Это то, что кажется лежащим на поверхности. Собственно, то, что Херцог декларирует о себе сам, ища глубокие национальные корни, отвергая ближайших сподвижников, убегая от своей «немецкости» и вновь к ней возвращаясь. Романтическим следует, наверное, назвать мировоззрение Херцога, наследующего XIX веку в гораздо большей степени, чем усвоенным в качестве естественного языка экспрессионистам. Однако методы выражения этого мировоззрения никогда не бывают отвлеченными. В отличие от многих мучеников идеи, например, Пазолини с его унылыми марксистскими дискуссиями или Дрейера, с исключительным аскетизмом рассуждавшего об отношениях Бога и человека, Херцог был и остается жадным эмпириком. Он неустанно ощупывает мир, данный в ощущениях — в усталости от ходьбы, в ослеплении горных снегов, в звуках джунглей.
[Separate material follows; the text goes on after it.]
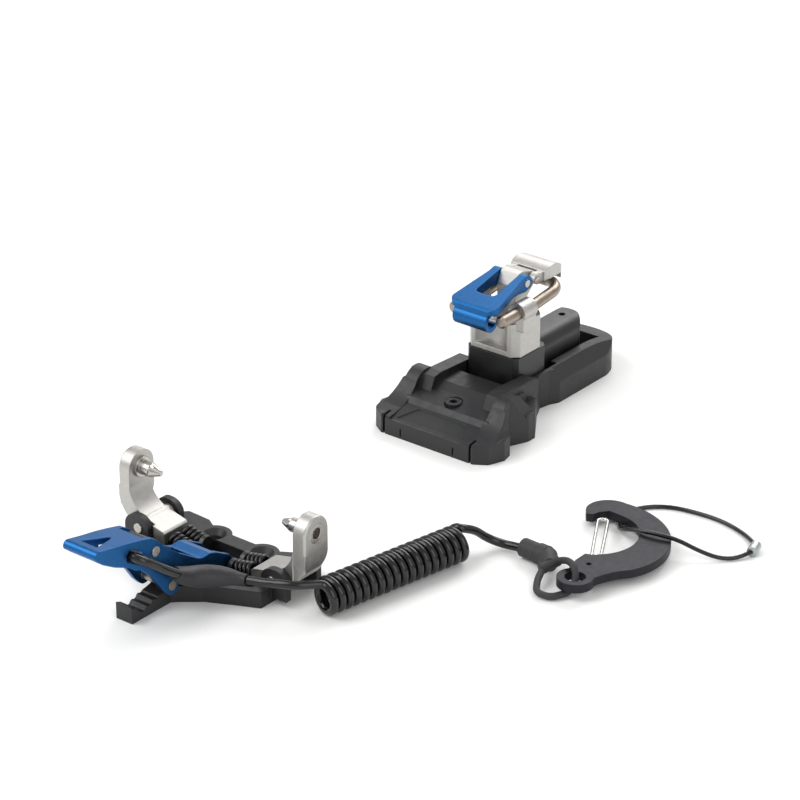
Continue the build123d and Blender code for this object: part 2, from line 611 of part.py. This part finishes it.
def front_riser():
    """Climbing aid that lies over the fork: top plate, two arms and a rolled front hook."""
    inner = HINGE_BLOCK_HALF_W + GAP
    outer = inner + RISER_ARM_W
    arm = heel([(30.0, 45.4), (30.0, 47.9), (49.0, 52.4), ((52.0, 50.8), (51.6, 47.6)),
                (48.6, 46.5), (44.0, 47.0)])
    body = along_x(arm, inner, outer) + along_x(arm, -outer, -inner)
    plate = heel([(25.6, 45.1), (25.4, 46.6), (26.4, 47.3), (46.0, 51.7), (46.0, 49.0), (31.0, 45.3)])
    plan = heel_plan([(-6.4, 25.3), (6.4, 25.3), ((9.2, 26.4), (10.0, 29.4)), (outer, 46.0),
                      (-outer, 46.0), (-10.0, 29.4), ((-9.2, 26.4), (-6.4, 25.31))])
    body += along_x(plate, -12, 12) & along_z(plan, 40, 55)
    window = heel_plan([(-2.4, 33.5), (2.4, 33.5), ((4.0, 34.2), (4.3, 36.0)), (4.3, 60.0),
                        (-4.3, 60.0), (-4.3, 36.0), ((-4.0, 34.2), (-2.4, 33.51))])
    body -= along_z(window, 40, 60)
    roll = rod_x(HEEL_Y + 28.4, 41.6, 3.9, -ROLL_HALF_W, ROLL_HALF_W)
    roll += along_x(heel([(25.6, 43.0), (25.6, 45.2), (29.6, 45.8), (31.4, 43.6)]), -ROLL_HALF_W, ROLL_HALF_W)
    roll -= rod_x(HEEL_Y + 28.4, 41.6, 2.3, -20, 20)
    roll -= along_x(heel([(28.0, 40.6), (28.0, 43.0), (40.0, 43.0), (40.0, 38.8)]), -20, 20)
    body += roll
    body -= rod_x(HEEL_Y + RISER_PIVOT[0], RISER_PIVOT[1], RISER_PIN_R + RUNNING, -20, 20)
    return body


def rear_riser():
    """Second climbing aid, folded back over the fork's loop."""
    inner = HINGE_BLOCK_HALF_W + GAP
    outer = inner + 2.6
    y, z = REAR_RISER_PIVOT
    arm = heel([(y - 2.6, z), ((y, z + 2.6), (y + 2.0, z + 2.2)), (66.0, 49.6), (66.0, 47.2),
                (y + 1.2, 46.6), ((y - 1.4, 46.2), (y - 2.6, z))][:-1])
    body = along_x(arm, inner, outer) + along_x(arm, -outer, -inner)
    plate = heel([(59.8, 46.9), (59.8, 50.6), ((65.0, 52.0), (70.6, 50.0)), ((72.8, 47.8), (72.4, 44.6)),
                  (70.4, 44.6), (70.2, 46.9)])
    plan = heel_plan([(outer, 55.0), (8.0, 63.0), (7.6, 69.6), ((4.9, 73.4), (0.0, 74.0)),
                      ((-4.9, 73.4), (-7.6, 69.6)), (-8.0, 63.0), (-outer, 55.0)])
    body += along_x(plate, -12, 12) & along_z(plan, 40, 55)
    body -= rod_x(HEEL_Y + y, z, RISER_PIN_R + RUNNING, -20, 20)
    return body


# ----------------------------------------------------------------------- leash
def leash_sleeve():
    """Shrink sleeve over the spliced cord: flat ends and a swollen middle."""
    path, radii = tube_path(SLEEVE_ROUTE)
    print(f"sleeve length={path.length:.1f} smallest arc={min(radii):.1f}")
    stations = [(0.0, 3.3, 1.9), (0.16, 3.5, 3.0), (0.4, 4.0, 3.7), (0.68, 3.8, 3.3), (0.86, 2.6, 2.3),
                (1.0, 2.2, 1.9)]
    sections = []
    for share, wide, high in stations:
        plane = Plane(origin=path @ share, x_dir=(path % share).cross(Vector(0, 0, 1)), z_dir=path % share)
        sections.append(plane * Ellipse(wide, high))
    return loft(sections)


def leash_coil():
    """Outer shape of the coiled stretch."""
    return rod((*COIL_A, COIL_Z), (*COIL_B, COIL_Z), COIL_OD / 2)


def leash_connector():
    """Moulded rubber connector: tube for the cord, neck, and the strap round the carabiner's eye."""
    a, b = CONNECTOR_TUBE
    body = rod(a, b, CONNECTOR_TUBE_R)
    middle = tuple((p + 2 * q) / 3 for p, q in zip(a, b))
    body += rod(middle, b, CONNECTOR_STUB_R)
    body += rod(b, CONNECTOR_NECK_END, CONNECTOR_STUB_R - 0.1, 2.4)
    body += rod(*CONNECTOR_YOKE, 1.9)
    body += cord(STRAP_ROUTE, STRAP_D)
    body -= cord(LEAD_OUT_ROUTE, CORD_D)
    return body


def tilted(shape):
    """The carabiner lies on the strap at one end and on the wire loop at the other."""
    axis = Axis((0, CARABINER_REST_Y, CARABINER_LIFT), (1, 0, 0))
    return (Pos(0, 0, CARABINER_LIFT) * shape).rotate(axis, -CARABINER_TILT)


def carabiner_body():
    outline = [(98.4, 60.6), (96.6, 67.0), (96.4, 72.6), (98.6, 73.6), (101.4, 76.4),
               ((104.9, 84.4), (103.4, 94.0)), ((98.4, 100.4), (89.6, 103.6)), (84.4, 103.9),
               (82.4, 101.2), (81.6, 98.0), (79.4, 97.2), (77.2, 100.0),
               ((77.6, 108.8), (85.4, 112.3)), ((103.6, 108.2), (113.4, 98.6)),
               ((117.4, 87.0), (115.0, 73.0)), ((111.2, 67.4), (108.8, 60.2))]
    body = along_z(outline, 0, CARABINER_T)
    body += rod_z(*EYE, EYE_R, 0, CARABINER_T)
    body -= rod_z(*EYE, EYE_HOLE_R, -1, CARABINER_T + 1)
    body -= rod_z(101.6, 67.4, 0.9, -1, CARABINER_T + 1)
    return tilted(body)


def carabiner_gate():
    """Sprung wire gate between the two ends of the hook."""
    z = CARABINER_T / 2
    route = [(97.6, 74.6, z), (83.4, 98.6, z), (86.4, 100.4, z), (100.2, 76.4, z)]
    path = FilletPolyline(*[Vector(*p) for p in route], radius=[1.5, 1.5])
    start = Plane(origin=path @ 0, z_dir=path % 0)
    body = sweep(start * Circle(GATE_WIRE_R), path=path)
    body += rod(route[0], route[-1], GATE_WIRE_R)
    body += rod_z(*GATE_PIVOT, GATE_BARREL_R, z - 0.9, z + 0.9)
    return tilted(body)


def wire_crimp():
    body = rod(*CRIMP, CRIMP_R)
    body -= cord(WIRE_ROUTE, WIRE_D)
    return body


# ----------------------------------------------------------------------- build
os.makedirs("parts", exist_ok=True)

save("toe_base", toe_base())
save("lever_post", lever_post())
save("toe_lever", toe_lever())
save("lever_pivot_rivet", lever_pivot_rivet())
save("lever_cross_pin", lever_cross_pin())

for side, place in (("right", lambda shape: shape), ("left", flipped)):
    save(f"wing_{side}", place(wing()))
    save(f"wing_hinge_pin_{side}", place(wing_hinge_pin()))
    save(f"boot_pin_{side}", place(boot_pin()))
    save(f"spring_seat_{side}", place(spring_seat()))
    for row, y in SPRING_ROWS.items():
        save(f"toe_spring_{row}_{side}", place(spring(y)))

save("heel_base", heel_base())
save("heel_base_screw", heel_base_screw())
save("heel_plinth", heel_plinth())
save("heel_tube_housing", heel_tube_housing())
save("heel_adjust_screw", heel_adjust_screw())
save("heel_release_spring", heel_spring())
save("turret_post", turret_post())
save("turret_housing", turret_housing())
save("heel_fork", heel_fork())
save("riser_hinge_block", riser_hinge_block())
save("front_riser_pin", riser_pin(RISER_PIVOT, 7.7))
save("rear_riser_pin", riser_pin(REAR_RISER_PIVOT, 7.2))
save("front_riser", front_riser())
save("rear_riser", rear_riser())

save("leash_loop", cord(LOOP_ROUTE, CORD_D))
save("leash_sleeve", leash_sleeve())
save("leash_lead_in", cord(LEAD_IN_ROUTE, CORD_D))
save("leash_coil", leash_coil())
save("leash_lead_out", cord(LEAD_OUT_ROUTE, CORD_D))
save("leash_connector", leash_connector())
save("carabiner_body", carabiner_body())
save("carabiner_gate", carabiner_gate())
save("wire_loop", cord(WIRE_ROUTE, WIRE_D))
save("wire_crimp", wire_crimp())
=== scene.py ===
import json
import math

import bpy
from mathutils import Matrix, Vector


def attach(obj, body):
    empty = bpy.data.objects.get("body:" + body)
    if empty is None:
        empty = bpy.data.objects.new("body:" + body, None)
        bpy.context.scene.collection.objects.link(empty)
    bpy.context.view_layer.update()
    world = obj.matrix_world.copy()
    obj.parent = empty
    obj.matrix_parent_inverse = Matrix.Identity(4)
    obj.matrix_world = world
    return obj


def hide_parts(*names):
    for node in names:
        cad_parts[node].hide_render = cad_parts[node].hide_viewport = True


# Ski touring binding: toe unit, heel unit and coiled leash, dressed over the CAD frame.
# Lengths are in metres; MM turns the routes' millimetres into them.
MM = 0.001

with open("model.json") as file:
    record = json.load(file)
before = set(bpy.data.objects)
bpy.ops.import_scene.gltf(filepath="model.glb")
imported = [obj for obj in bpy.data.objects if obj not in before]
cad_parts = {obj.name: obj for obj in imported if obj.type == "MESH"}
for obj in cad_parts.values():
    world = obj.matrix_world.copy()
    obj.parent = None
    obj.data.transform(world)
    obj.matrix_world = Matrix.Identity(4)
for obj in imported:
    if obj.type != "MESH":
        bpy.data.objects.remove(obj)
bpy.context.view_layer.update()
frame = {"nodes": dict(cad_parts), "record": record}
nodes = frame["nodes"]
slot_of = {part["node"]: part["material_slot"] for part in frame["record"]["subparts"]}

# ------------------------------------------------------------------- camera
AZIMUTH = math.radians(38.5)
ELEVATION = math.radians(26.0)
LENS = 144.0
EYE_POINT = Vector((0.6328, -0.6974, 0.5159))
PAN_RIGHT = -0.0020
PAN_UP = 0.0033


def add_camera():
    """Long lens at three-quarter front, looking slightly down."""
    sin_a, cos_a = math.sin(AZIMUTH), math.cos(AZIMUTH)
    sin_e, cos_e = math.sin(ELEVATION), math.cos(ELEVATION)
    back = Vector((sin_a * cos_e, -cos_a * cos_e, sin_e))
    right = Vector((cos_a, sin_a, 0.0))
    up = Vector((-sin_a * sin_e, cos_a * sin_e, cos_e))
    data = bpy.data.cameras.new("camera")
    data.lens = LENS
    data.sensor_width = 36.0
    data.clip_end = 20.0
    camera = bpy.data.objects.new("camera", data)
    bpy.context.scene.collection.objects.link(camera)
    camera.location = EYE_POINT + right * PAN_RIGHT + up * PAN_UP
    camera.rotation_mode = "QUATERNION"
    camera.rotation_quaternion = (-back).to_track_quat("-Z", "Y")
    bpy.context.scene.camera = camera


add_camera()


# ----------------------------------------------------------- material tools
def colour(hex_code):
    """sRGB hex value as linear RGBA."""
    channels = [int(hex_code[i:i + 2], 16) / 255 for i in (0, 2, 4)]
    return [c / 12.92 if c <= 0.04045 else ((c + 0.055) / 1.055) ** 2.4 for c in channels] + [1.0]


def node(tree, kind, settings=None, links=None):
    """Adds one shader node: settings set its properties or sockets, links feed its sockets."""
    made = tree.nodes.new(kind)
    for name, value in (settings or {}).items():
        if isinstance(name, str) and hasattr(made, name):
            setattr(made, name, value)
        else:
            made.inputs[name].default_value = value
    for name, source in (links or {}).items():
        tree.links.new(source, made.inputs[name])
    return made


def surface(name, **sockets):
    """New material with one Principled shader; returns the material, its tree and the shader."""
    material = bpy.data.materials.new(name)
    material.use_nodes = True
    tree = material.node_tree
    tree.nodes.clear()
    shader = node(tree, "ShaderNodeBsdfPrincipled", sockets)
    node(tree, "ShaderNodeOutputMaterial", links={"Surface": shader.outputs[0]})
    return material, tree, shader


EDGE = 0.45 * MM      # radius that the render gives to sharp edges; the meshes stay sharp


def grain(tree, shader, size, height, rough_from, rough_to, detail=4.0, colours=None):
    """Fine surface texture: a bump of the given grain size, with roughness and tone that follow it."""
    place = node(tree, "ShaderNodeTexCoord")
    fine = node(tree, "ShaderNodeTexNoise", {"Scale": 1.0 / size, "Detail": detail},
                {"Vector": place.outputs["Object"]})
    broad = node(tree, "ShaderNodeTexNoise", {"Scale": 0.12 / size, "Detail": 3.0},
                 {"Vector": place.outputs["Object"]})
    edge = node(tree, "ShaderNodeBevel", {"samples": 6, "Radius": EDGE})
    bump = node(tree, "ShaderNodeBump", {"Strength": 1.0, "Distance": height},
                {"Height": fine.outputs[0], "Normal": edge.outputs[0]})
    tree.links.new(bump.outputs[0], shader.inputs["Normal"])
    rough = node(tree, "ShaderNodeMapRange",
                 {"From Min": 0.3, "From Max": 0.7, "To Min": rough_from, "To Max": rough_to},
                 {"Value": broad.outputs[0]})
    tree.links.new(rough.outputs[0], shader.inputs["Roughness"])
    if colours:
        ramp = node(tree, "ShaderNodeValToRGB", links={"Fac": broad.outputs[0]})
        ramp.color_ramp.elements[0].position = 0.3
        ramp.color_ramp.elements[1].position = 0.7
        ramp.color_ramp.elements[0].color = colour(colours[0])
        ramp.color_ramp.elements[1].color = colour(colours[1])
        tree.links.new(ramp.outputs[0], shader.inputs["Base Color"])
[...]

Херцога невозможно представить рассуждающим среди голых стен на отвлеченные темы. Но эмпиризм его избирателен. Херцога, к примеру, раздражает город — в «Войцеке» (1978) нет ничего омерзительнее места, где приходится жить главному герою, забитому музыканту, бунтующему против мира чужих вещей и чуждых удовольствий. Херцог почти кренится в марксизм, соглашаясь, что бытие определяет сознание. Но здесь нет места марксистской рациональности — Херцог захвачен стихийным фатализмом и экзистенциальной печалью. Выстраиваемая им оппозиция проста. Город — клоака, чрево цивилизации, гульбище, достойное кисти Босха. Природа — пример воплощенного величия, ключ к внутренним ресурсам человека, очаг подлинной культуры, возникающей на органичном фундаменте. Но увы — такой культуры более не найти. Восторг робинзонады, столь популярной в эпоху Просвещения, невозможен. Человек цивилизации — словно царь Мидас наоборот. Все, чего он коснулся, превращается не в золото, а в пепел.